GPS time correlation and its implication for precise navigation

Abstract

The Global Positioning System (GPS) is a satellite navigation system which, when fully operational, "will provide highly accurate position and velocity information in three dimensions, as well as precise time, to users around the globe 24 hours a day" (Anon, 1990). GPS can be operated under all weather conditions, with the only restriction being that the user must be able to receive radio signals from the satellites. Such a comprehensive positioning system has never been previously available, and thus GPS is currently being used for a diverse range of applications. This thesis is focused at the application of GPS for the offshore oil industry which is requiring increasingly higher instantaneous positioning accuracies.

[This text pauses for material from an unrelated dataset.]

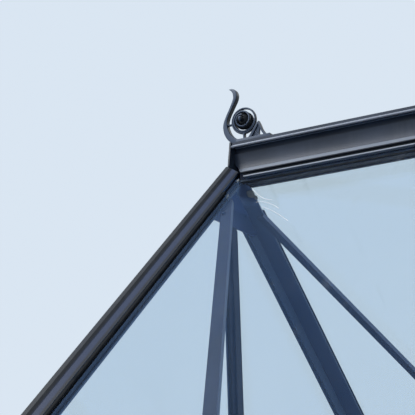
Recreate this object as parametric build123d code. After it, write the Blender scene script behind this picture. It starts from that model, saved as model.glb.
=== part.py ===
from build123d import *
from math import atan2, cos, hypot, radians, sin, tan
import os

# Greenhouse roof: a glazed gable roof on its own eaves frame. X runs along the ridge, Y across, Z up.
# The origin is the centre of the flat underside. All sizes are millimetres.

# Whole roof
roof_pitch = 39.85            # slope of both roof sides, degrees
half_span = 1320.0            # from the ridge line to the outer face of an eaves beam
bay = 620.0                   # spacing of the glazing bars
bay_count = 3
eaves_height = 40.0           # outer height of an eaves beam, where its sloping top begins
fit = 0.3                     # running clearance between neighbouring pieces

# Glass
glass = 4.0                   # thickness of every pane
glass_overhang = 12.0         # roof panes run past the eaves beam
glass_top_gap = 27.0          # from the ridge line to the upper edge of a roof pane
pane_side_gap = 4.0           # from the middle of a bar to the edge of a pane

# Gable rafter, heights measured square to the glass from its outer surface
rafter_width = 44.0
rafter_depth = 38.0
rafter_web = 3.0
channel_width = 5.0           # slot that holds the gable glass
inner_web = 2.0
seat_flange = 3.0
seat_depth = 13.2             # underside of the glass seat
cap_width = 34.0              # outer capping of the rafter
cap_edge = 4.0                # height of the capping at its edge
cap_shoulder = 7.0
nose_width = 18.0
nose_height = 10.5
nose_taper = 6.0              # the nose narrows by this towards its top
nose_edge = 2.0               # chamfer along its outer edge
seat_lip = 1.0                # the gable glass slot stops this far under the seat
rafter_stem = 24.0            # the pane stops beside this
seat_inner = 38.0

# Roof glazing bar
bar_depth = 30.0
bar_web = 4.0
bar_foot = 18.0
bar_seat = 34.0
bar_cap = 28.0
bar_flange = 3.0
bar_seat_strip = 22.0         # raised part of the seat that the panes rest on
bar_crown = 7.0
bar_crown_fall = 0.8          # the capping falls this much at a quarter of its width

# Gasket beside the capping of a gable rafter
gasket_width = 3.0
gasket_height = 3.4
gasket_edge = 1.2
gasket_lip = 1.0
gasket_lift = 0.1             # it all but touches the glass

# Ridge, heights measured from the line where the two outer glass surfaces would meet
beam_half = 23.7
beam_low = -28.8
beam_wall = 3.0
rib_place = 13.0              # two ribs under the beam, from its middle
rib_thick = 2.0
rib_drop = 2.2
mould_top = 36.2
mould_inner = 24.0
recess_depth = 27.0
face_half = 32.0
face_high = 22.8
face_low = -6.9
face_hollow = 1.2             # the face is slightly hollow
ledge_half = 36.5
ledge_high = -13.8
ledge_low = -15.6
groove_half = 29.5
groove_high = -16.6
groove_low = -19.8
bead_half = 32.4              # middle of the bead
bead_middle = -23.1
bead_radius = 2.8
foot_half = 32.0
mould_wall = 2.6
cap_half = 41.0
cap_top = 43.4
cap_flank = 38.2
cap_flare = 44.6              # the capping's lower edge flares out to this
cap_flare_high = 34.9
cap_low = 32.3
crown = 47.0
crown_edge = 45.6             # height of the capping at its shoulder
cap_shoulder_half = 33.0
cap_lip = 3.0
cap_wall = 3.0
rake_top = 6.0                # below this height the moulding's ends are cut back
rake_run = 22.0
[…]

The GPS system and real-time positioning techniques are described, along with the main error sources that limit the available accuracy. The suitability of using GPS observations in a standard set of mathematical algorithms, the Kalman filter, in order to obtain position and velocity information has been examined. This is carried out by analysing the observations in order to determine some statistical properties that are usually ignored during the processing and data spanning a two year period has been analysed. The effect that these properties have on the resultant position and its precision was ascertained, finding that position discrepancies were insignificant but their associated precisions were highly dependent on the statistical properties were highly dependent of the data sets. Along similar lines., the ability of the Kalman filter to detect blunders, or gross errors, within GPS-type observations was analysed showing that the relevant test statistics performed sub-optimally and, again, this was dependent on the properties of the data.